DATA FOR THIS EXERCISE:

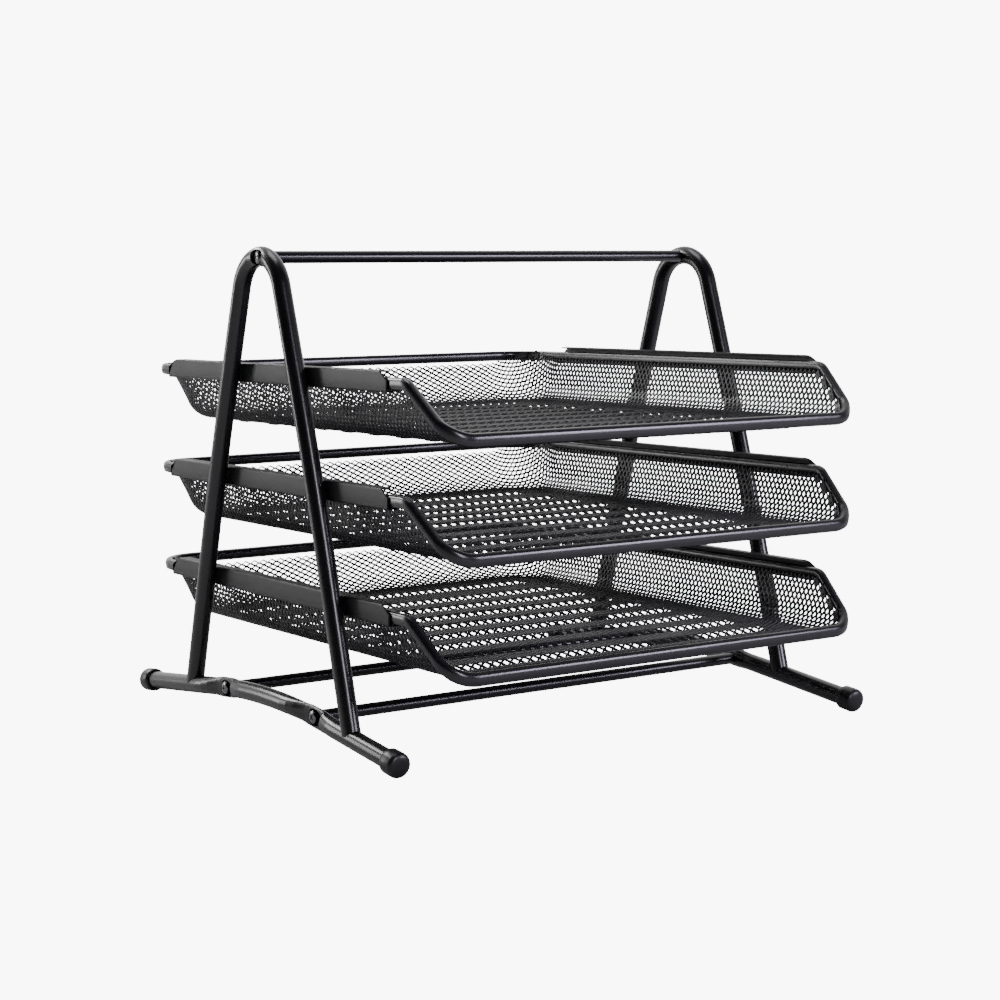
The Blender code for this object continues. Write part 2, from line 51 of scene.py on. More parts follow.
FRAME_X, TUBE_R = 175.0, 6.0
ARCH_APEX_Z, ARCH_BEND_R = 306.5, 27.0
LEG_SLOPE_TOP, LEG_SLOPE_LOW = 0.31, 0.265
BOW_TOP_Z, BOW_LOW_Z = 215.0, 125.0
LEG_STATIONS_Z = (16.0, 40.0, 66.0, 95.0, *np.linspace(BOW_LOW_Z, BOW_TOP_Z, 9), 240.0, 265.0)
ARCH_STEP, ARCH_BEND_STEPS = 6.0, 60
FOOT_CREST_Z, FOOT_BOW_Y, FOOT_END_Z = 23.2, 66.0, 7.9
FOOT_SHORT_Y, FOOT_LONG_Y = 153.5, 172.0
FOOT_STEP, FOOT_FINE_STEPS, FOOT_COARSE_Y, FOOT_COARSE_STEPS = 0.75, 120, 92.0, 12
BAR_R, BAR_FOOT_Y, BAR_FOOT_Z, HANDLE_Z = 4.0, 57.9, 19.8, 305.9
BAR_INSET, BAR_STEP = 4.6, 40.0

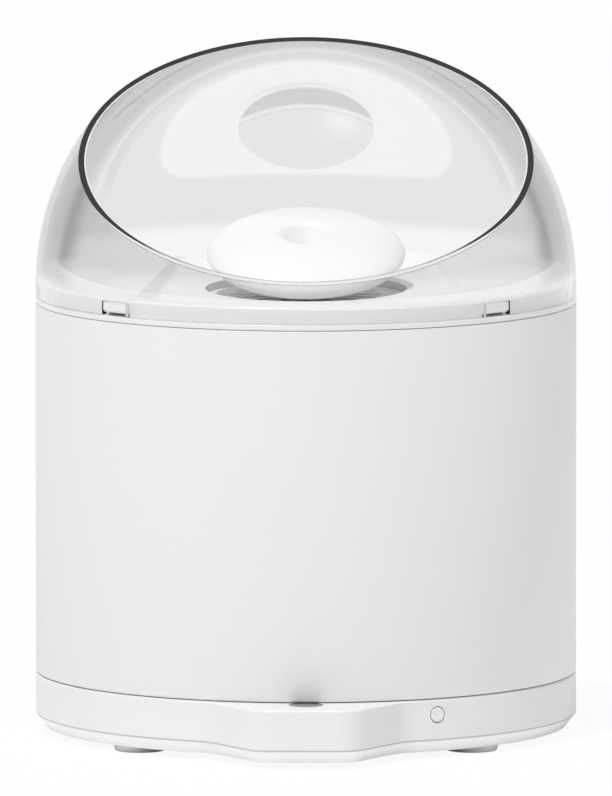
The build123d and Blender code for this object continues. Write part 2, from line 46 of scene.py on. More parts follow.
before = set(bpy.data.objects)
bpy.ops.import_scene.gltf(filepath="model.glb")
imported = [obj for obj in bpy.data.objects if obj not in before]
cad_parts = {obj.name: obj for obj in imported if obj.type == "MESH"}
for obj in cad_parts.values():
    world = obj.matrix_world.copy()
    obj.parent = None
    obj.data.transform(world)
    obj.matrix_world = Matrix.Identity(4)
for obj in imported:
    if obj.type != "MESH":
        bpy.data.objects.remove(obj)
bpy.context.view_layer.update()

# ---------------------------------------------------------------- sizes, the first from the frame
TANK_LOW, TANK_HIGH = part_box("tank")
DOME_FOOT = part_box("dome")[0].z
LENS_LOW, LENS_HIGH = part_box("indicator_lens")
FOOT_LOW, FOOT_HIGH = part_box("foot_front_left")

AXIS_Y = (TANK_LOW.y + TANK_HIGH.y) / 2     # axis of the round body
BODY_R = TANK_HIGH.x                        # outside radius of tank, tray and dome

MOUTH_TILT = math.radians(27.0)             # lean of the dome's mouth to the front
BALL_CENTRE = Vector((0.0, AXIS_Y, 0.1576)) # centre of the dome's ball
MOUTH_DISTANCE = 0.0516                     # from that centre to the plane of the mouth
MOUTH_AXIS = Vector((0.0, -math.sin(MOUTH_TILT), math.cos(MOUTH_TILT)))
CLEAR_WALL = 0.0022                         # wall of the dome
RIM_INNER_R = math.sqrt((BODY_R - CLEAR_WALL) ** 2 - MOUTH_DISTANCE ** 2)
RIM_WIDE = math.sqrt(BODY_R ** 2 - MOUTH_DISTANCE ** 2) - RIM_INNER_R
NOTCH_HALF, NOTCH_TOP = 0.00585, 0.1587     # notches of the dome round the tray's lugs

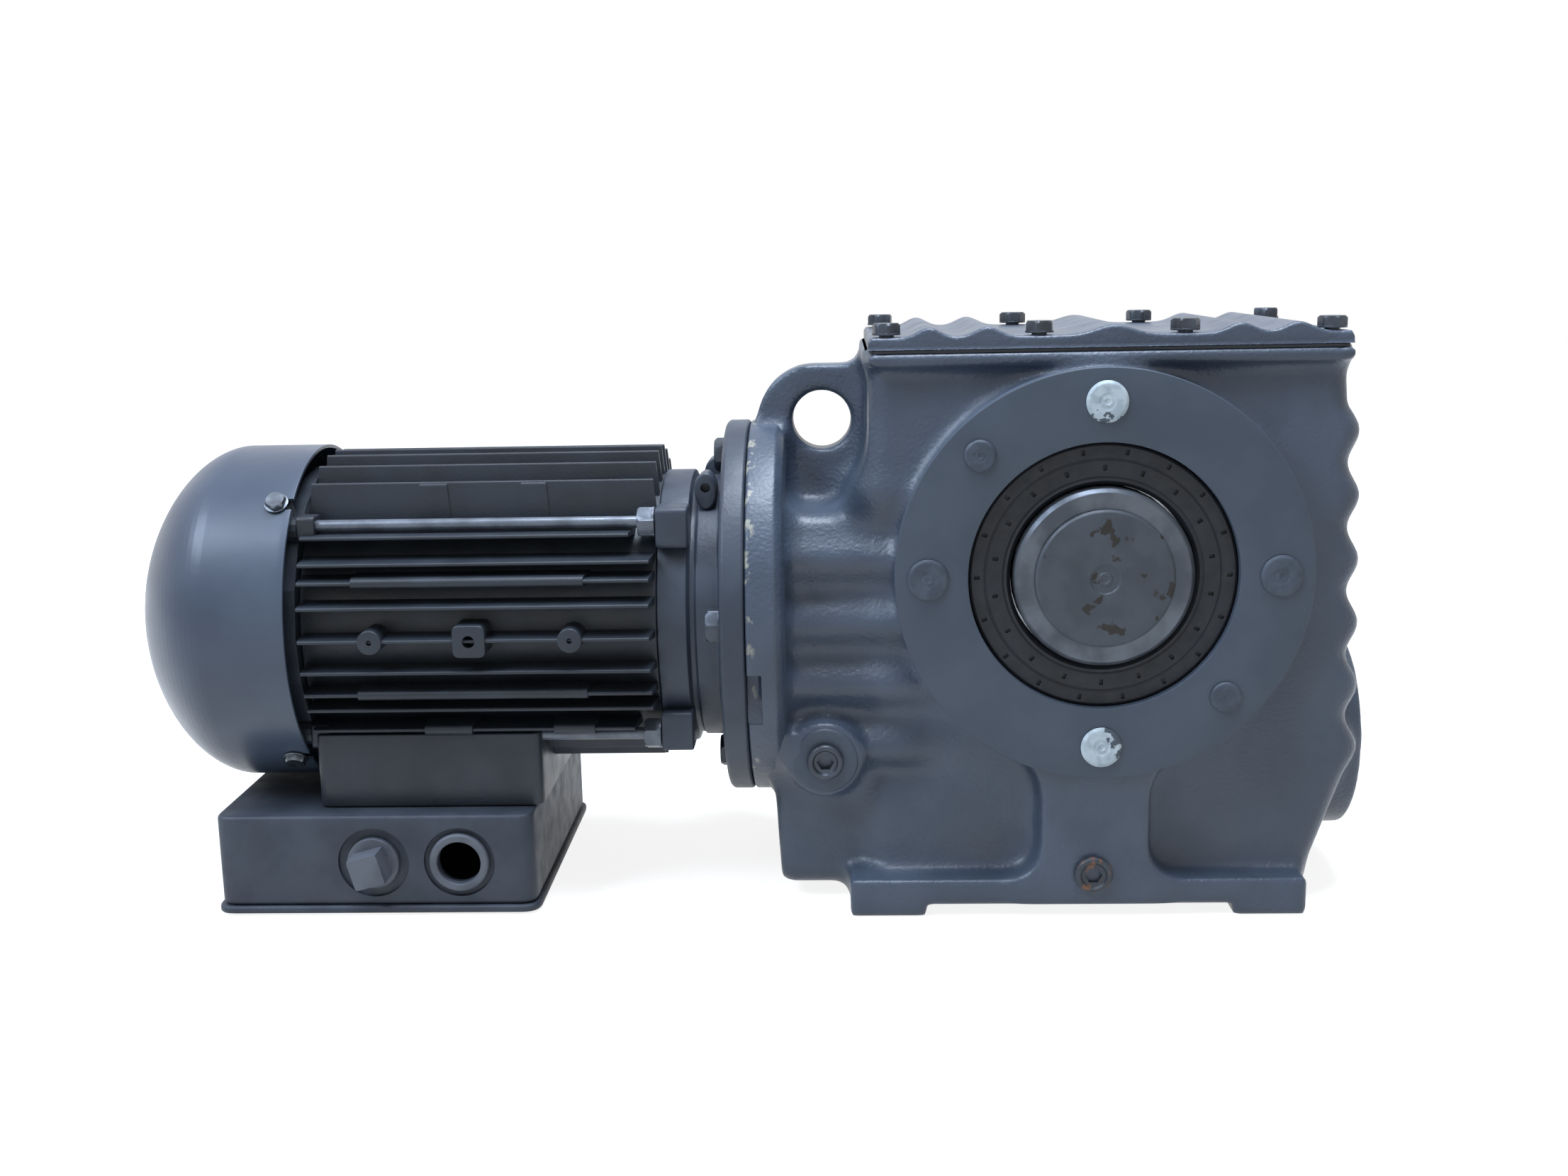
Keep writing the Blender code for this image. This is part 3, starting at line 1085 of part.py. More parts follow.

WRITTEN EXERCISE:
Give again, word for word, the lines starting at the line that has "bpy.context.view_layer.update()" and ending at the line that has "BODY_R = TANK_HIGH.x", with both of those lines included and nothing else.

SOLUTION TO THE PROBLEM:
bpy.context.view_layer.update()

# ---------------------------------------------------------------- sizes, the first from the frame
TANK_LOW, TANK_HIGH = part_box("tank")
DOME_FOOT = part_box("dome")[0].z
LENS_LOW, LENS_HIGH = part_box("indicator_lens")
FOOT_LOW, FOOT_HIGH = part_box("foot_front_left")

AXIS_Y = (TANK_LOW.y + TANK_HIGH.y) / 2     # axis of the round body
BODY_R = TANK_HIGH.x                        # outside radius of tank, tray and dome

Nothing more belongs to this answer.